By Daniel DeBolt
After several years of discussion, the City Council finally approved a plan for the El Camino Real of the future on Monday night — one that was called a good compromise by various community members.
Council members voted 4-1, with member John Inks opposed, to approve the plan. Members Chris Clark and John McAlister recused themselves because they own property near El Camino Real.
The complex plan sets out development requirements and guidelines for the corridor, such as building setbacks with residential neighbors and community benefits developers must pay. Development is concentrated on key intersections where “village centers” could see heights of up to six stories if developers provide significant public benefits, which would equal about 1 percent of the cost of development, for such things as crosswalks, open space and bike infrastructure.
“I think it’s a great plan; I’m really happy with it,” said council member Ronit Bryant, an opinion shared by much of the council.
“I think everyone in this room can point to something in this document and say, ‘Oh, I would change that,'” said Bill Cranston of the Monta Loma Neighborhood Association. “Let’s adopt this and move on.”

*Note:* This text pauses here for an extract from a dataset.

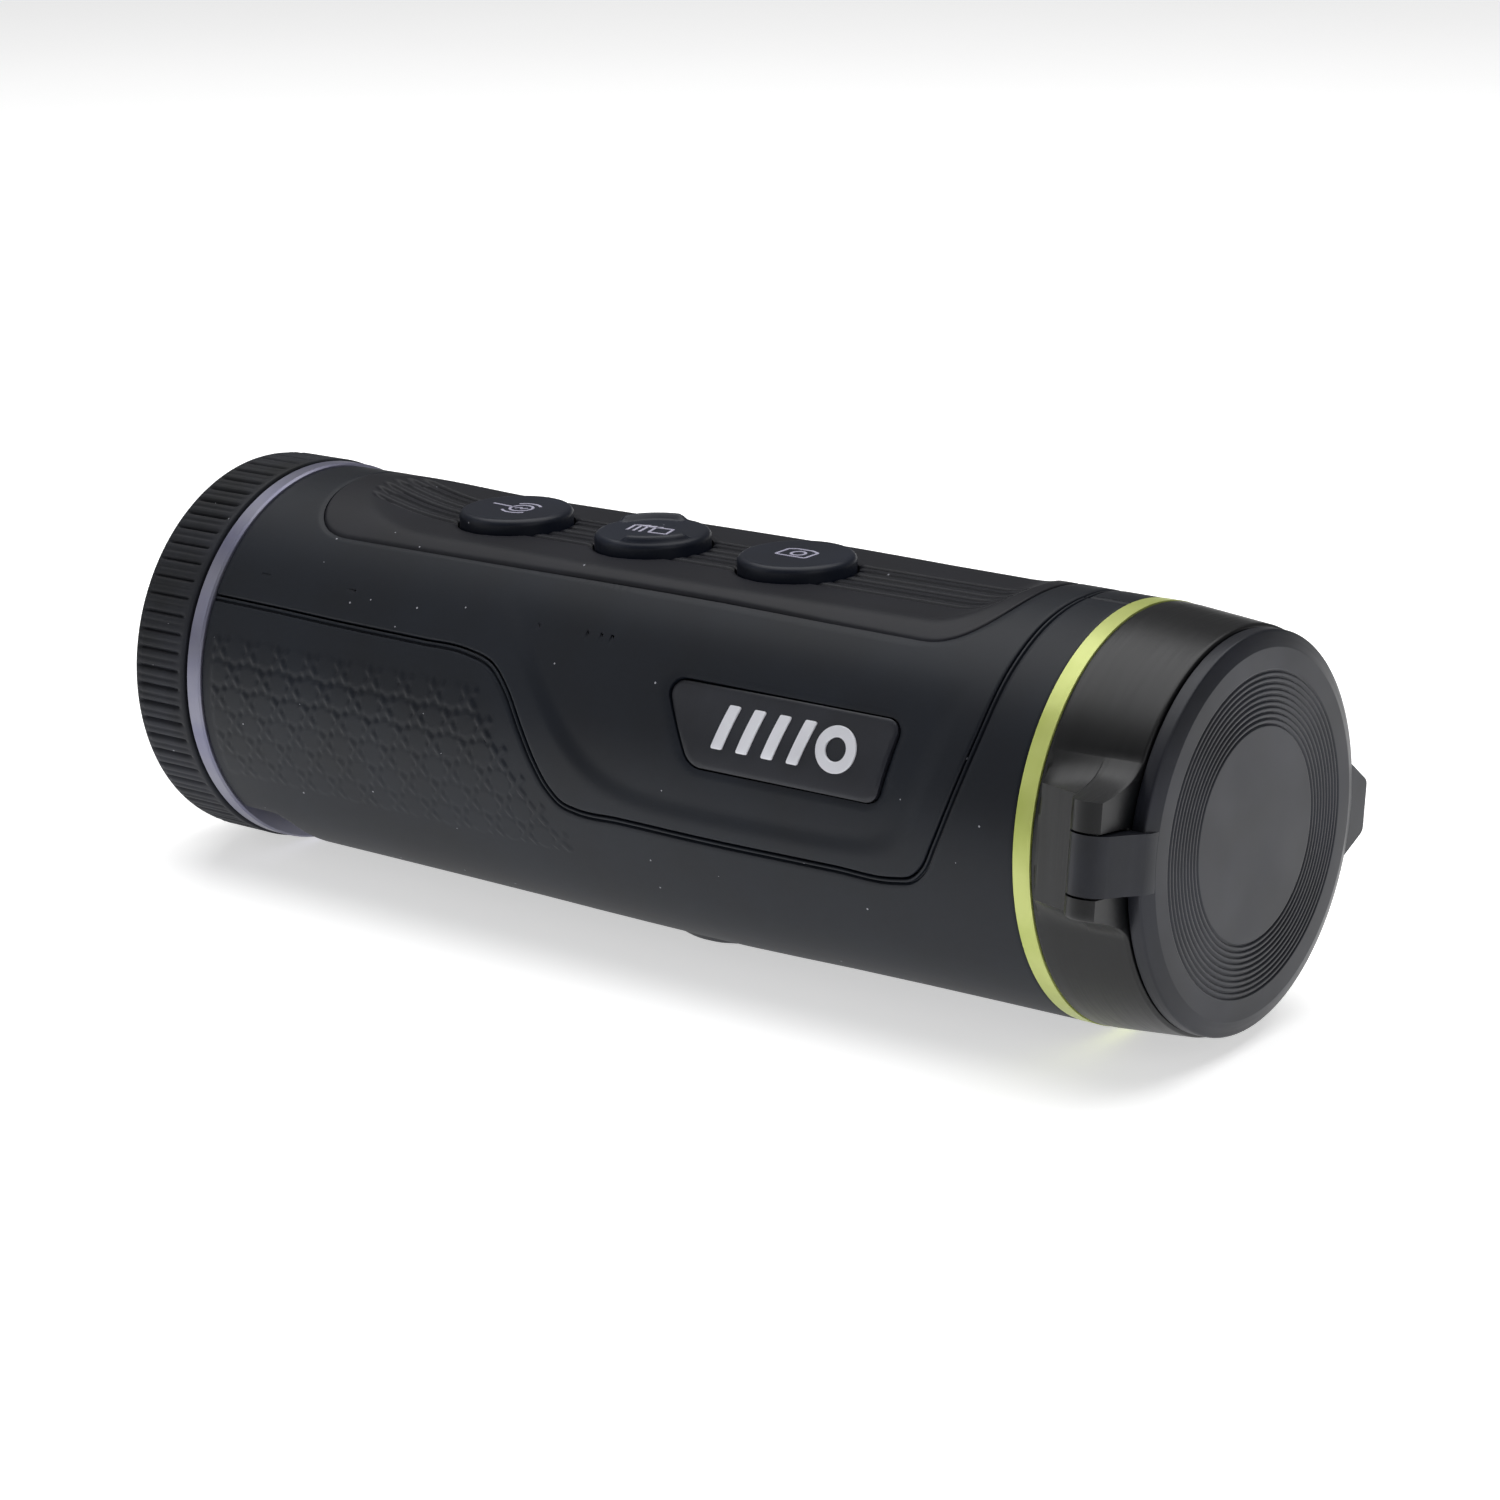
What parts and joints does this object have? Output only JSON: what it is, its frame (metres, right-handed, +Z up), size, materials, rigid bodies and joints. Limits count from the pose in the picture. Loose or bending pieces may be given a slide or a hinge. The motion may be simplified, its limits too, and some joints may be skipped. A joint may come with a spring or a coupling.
{
  "type": "thermal imaging camera",
  "caption": "Hand-held thermal imaging monocular with top keys, ribbed dioptre ring, focus ring and flip-open lens cap.",
  "frame": {"origin": "centre of the mouth of the tripod socket, on the flat pad under the body", "axes": "+X along the optical axis towards the objective, +Z up through the keys"},
  "size_m": [0.1884, 0.0677, 0.0604],
  "materials": {
    "soft_touch": "soft-touch, fine matt grain",
    "keypad_rubber": "moulded silicone, satin",
    "rib_rubber": "moulded ribs, matt",
    "eyecup_rubber": "soft moulded rubber",
    "black_anodised": "black anodised, satin",
    "lime_anodised": "lime anodised, satin",
    "grey_anodised": "blue-grey anodised, satin",
    "core_plastic": "glass-filled nylon",
    "badge_plastic": "fine texture",
    "mark_silver": "silver-grey print",
    "circuit_board": "solder mask",
    "steel": "plain",
    "brass": "turned",
    "germanium": "polished, anti-reflection coated",
    "optical_glass": "coated",
    "display_black": "glass-fronted",
    "battery_wrap": "shrink sleeve"
  },
  "bodies": {
    "housing": {"upper_cover": "soft_touch", "lower_grip": "soft_touch", "core_tube": "core_plastic", "key_panel": "keypad_rubber", "key_board": "circuit_board", "dome_switches": "steel", "badge_plate": "badge_plastic", "badge_mark": "mark_silver", "accent_ring": "lime_anodised", "nose_seal": "eyecup_rubber", "lens_barrel": "black_anodised", "shutter_plate": "black_anodised", "detector": "display_black", "detector_window": "germanium", "sensor_board": "circuit_board", "main_board": "circuit_board", "board_screws": "steel", "shield_can": "steel", "battery_cell": "battery_wrap", "battery_cradle": "core_plastic", "port_board": "circuit_board", "port_socket": "steel", "tripod_insert": "brass", "strap_pin": "steel", "rear_ring": "grey_anodised", "rear_screws": "steel", "flange_seal": "eyecup_rubber", "eye_tube": "black_anodised", "display_holder": "core_plastic", "display_module": "display_black"},
    "zoom_key": {"zoom_key": "keypad_rubber"},
    "palette_key": {"palette_key": "keypad_rubber"},
    "capture_key": {"capture_key": "keypad_rubber"},
    "focus_ring": {"focus_ring": "black_anodised", "circlip": "steel", "hinge_pin": "steel"},
    "focus_cell": {"focus_cell": "black_anodised", "front_lens": "germanium", "rear_lens": "germanium", "lens_retainer": "black_anodised"},
    "lens_cap": {"lens_cap": "black_anodised", "cap_liner": "eyecup_rubber"},
    "diopter": {"diopter_core": "core_plastic", "diopter_grip": "rib_rubber", "eyecup": "eyecup_rubber"},
    "eye_cell": {"eye_cell": "black_anodised", "eye_outer_lens": "optical_glass", "eye_inner_lens": "optical_glass", "eye_retainers": "black_anodised"},
    "shutter": {"shutter_blade": "steel"},
    "port_cover": {"port_cover": "eyecup_rubber"}
  },
  "joints": [
    {"name": "zoom_key_press", "type": "slide", "parent": "housing", "child": "zoom_key", "axis": [0, 0, -1], "range_m": [0, 0.0006], "stiffness_N_per_m": 2500},
    {"name": "palette_key_press", "type": "slide", "parent": "housing", "child": "palette_key", "axis": [0, 0, -1], "range_m": [0, 0.0006], "stiffness_N_per_m": 2500},
    {"name": "capture_key_press", "type": "slide", "parent": "housing", "child": "capture_key", "axis": [0, 0, -1], "range_m": [0, 0.0006], "stiffness_N_per_m": 2500},
    {"name": "focus_turn", "type": "hinge", "parent": "housing", "child": "focus_ring", "pos_m": [0.07, 0, 0.0299], "axis": [1, 0, 0], "range_deg": [-60, 60]},
    {"name": "focus_slide", "type": "slide", "parent": "housing", "child": "focus_cell", "axis": [1, 0, 0], "range_m": [-0.0015, 0.0015]},
    {"name": "cap_flip", "type": "hinge", "parent": "focus_ring", "child": "lens_cap", "pos_m": [0.0814, -0.03169, 0.03435], "axis": [0, -0.1392, -0.9903], "range_deg": [0, 200]},
    {"name": "diopter_turn", "type": "hinge", "parent": "housing", "child": "diopter", "pos_m": [-0.089, 0, 0.0299], "axis": [1, 0, 0], "range_deg": [-60, 60]},
    {"name": "diopter_slide", "type": "slide", "parent": "housing", "child": "eye_cell", "axis": [1, 0, 0], "range_m": [-0.0018, 0.0018]},
    {"name": "shutter_swing", "type": "hinge", "parent": "housing", "child": "shutter", "pos_m": [0.0302, 0, 0.0164], "axis": [-1, 0, 0], "range_deg": [0, 70]},
    {"name": "port_swing", "type": "hinge", "parent": "housing", "child": "port_cover", "pos_m": [-0.0604, 0, 0.00147], "axis": [0, 1, 0], "range_deg": [0, 90]}
  ],
  "couplings": [
    {"joint": "focus_slide", "follows": "focus_turn", "m_per_rad": 0.00143},
    {"joint": "diopter_slide", "follows": "diopter_turn", "m_per_rad": 0.00171}
  ]
}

Council members opted to require more community benefits by requiring benefits worth $20 per square foot of development instead of $15. The council also exempted ground-floor commercial from those calculations when moving from $15 to $20, but planners said the results would still mean more community benefits from most projects, including the large Greystar project proposed for the corner of El Camino Real and Castro Street where apartments would be built over retail space.
Four new crosswalks are included at the intersections with following streets: Boranda, Bonita, Mariposa or Pettis, and Crestview, city staff said.
The plan includes bike lanes on portions of El Camino Real where there is no alternative side-street route, including a stretch from Sylvan to Calderon avenues. A bike boulevard along Church and Latham streets — where cut-through vehicle traffic would be discouraged with physical barriers — is included as an alternative to bike lanes on the rest of El Camino Real.
The new El Camino Real bike lanes would replace street parking, and may include just a painted buffer against car traffic. Bicyclists would still have to go around stopped public buses, city staff said. Bike advocate Cherie Wolkoviak and others called for physical barriers to protect bikes from traffic that goes as fast as 40 to 50 mph. City planner Eric Andersen explained that “there are too many curb cuts (driveways) on El Camino Real in many places to have barriers. There may be some places where you could have barriers where there are long distances between curb cuts.”
“This plan has come a long way — I’m really pleased,” said Wolkoviak. She added that bike lanes shown in the plan for a stretch of El Camino Real between Escuela Avenue and El Monte Road “will be a great connection.”
If significant public benefits are negotiated, a “village center floating district” zoning is triggered in the plan, which allows a developer to go to six stories and a 2.2 floor-area ratio at major intersections — a density not shown on the new zoning map.
The plan includes two other basic tiers of development heights and densities. The lowest is meant for the shallow lots on the street that have been a problem for the city in attracting redevelopment. Height limits for those lots are three stories, but with a 45-foot height limit to encourage ground-floor commercial space under two stories of residential. No public benefits are required, and allowed floor-area ratio would be 1.35, which would mean a 58,000-square-foot building allowed on a lot with 1 acre of buildable area. A second tier is meant for much of the street and allows up to four stories and a maximum 1.85 floor-area ratio, and would require the standard public benefit cost of $20 per square foot (with ground-floor commercial space exempted from the calculation).
Council members declined to raise affordable housing requirements in the plan from 10 percent to 25 percent, as advocated by the Greenbelt Alliance and Silicon Valley Bicycle Coalition.
Concern was expressed that the plan lacked integration with a bus rapid transit system, despite VTA’s continuing study of dedicated bus rapid transit (BRT) lanes on El Camino Real as a sort of alternative to light rail down the middle of the street.
“This BRT thing seems to be happening; we should have some thoughts on how it’s going to be integrated into this plan,” said council member-elect Lenny Siegel. He suggested park-and-ride garages be integrated into development on the street to encourage use of the new bus infrastructure.
Council member Jac Siegel continued to object to bike lanes on the street without barriers and allowing buildings as high as six stories. Member John Inks expressed his disapproval in vague terms, saying, “I predict problems.” He had previously said the plan restricted development too much to prevent development impacts elsewhere in the city.